Effect of Gas Composition on Temperature and CO2 Conversion in a Gliding Arc Plasmatron reactor: Insights for Post‐plasma Catalysis from Experiments and Computation

Plasma-based CO2 conversion has attracted increasing interest. However, to understand the impact of plasma operation on post-plasma processes, we studied the effect of adding N2, N2/CH4 and N2/CH4/H2O to a CO2 gliding arc plasmatron (GAP) to obtain valuable insights into their impact on exhaust stream composition and temperature, which will serve as feed gas and heat for post-plasma catalysis  (PPC).
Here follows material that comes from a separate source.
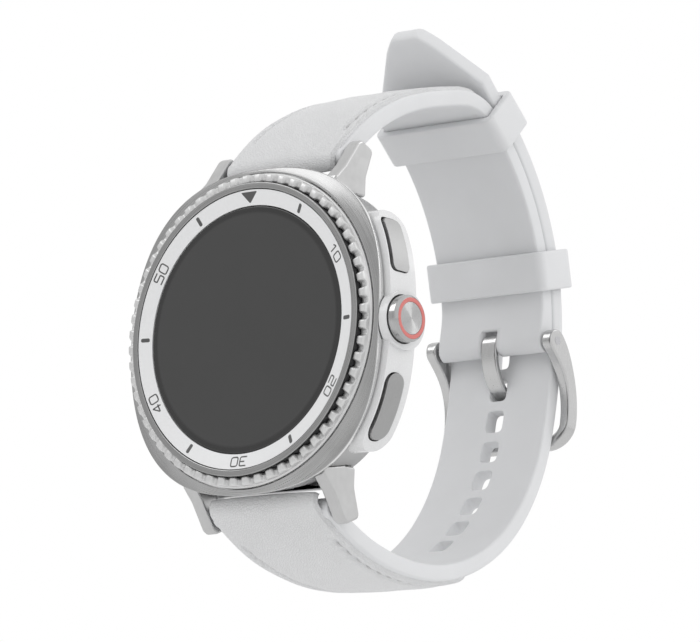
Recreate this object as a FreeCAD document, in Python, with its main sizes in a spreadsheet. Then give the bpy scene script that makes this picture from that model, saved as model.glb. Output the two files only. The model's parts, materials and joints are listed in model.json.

Adding N2 improves the CO2 conversion from 4% to 13%, and CH4 addition further promotes it to 44%, and even to 61% at lower gas flow rate (6 L/min), allowing a higher yield of CO and hydrogen for PPC. The addition of H2O, however, reduces the CO2 conversion from 55% to 22%, but it also lowers the  energy cost, from 5.8 to 3 kJ/L. Regarding the temperature at 4.9 cm post-plasma, N2 addition increases the temperature, while the CO2/CH4 ratio has no significant effect on temperature. We also calculated the temperature distribution with computational fluid dynamics simulations. The obtained temperature profiles (both experimental and calculated) show a decreasing trend with distance to the exhaust and provide insights in where to position a PPC bed.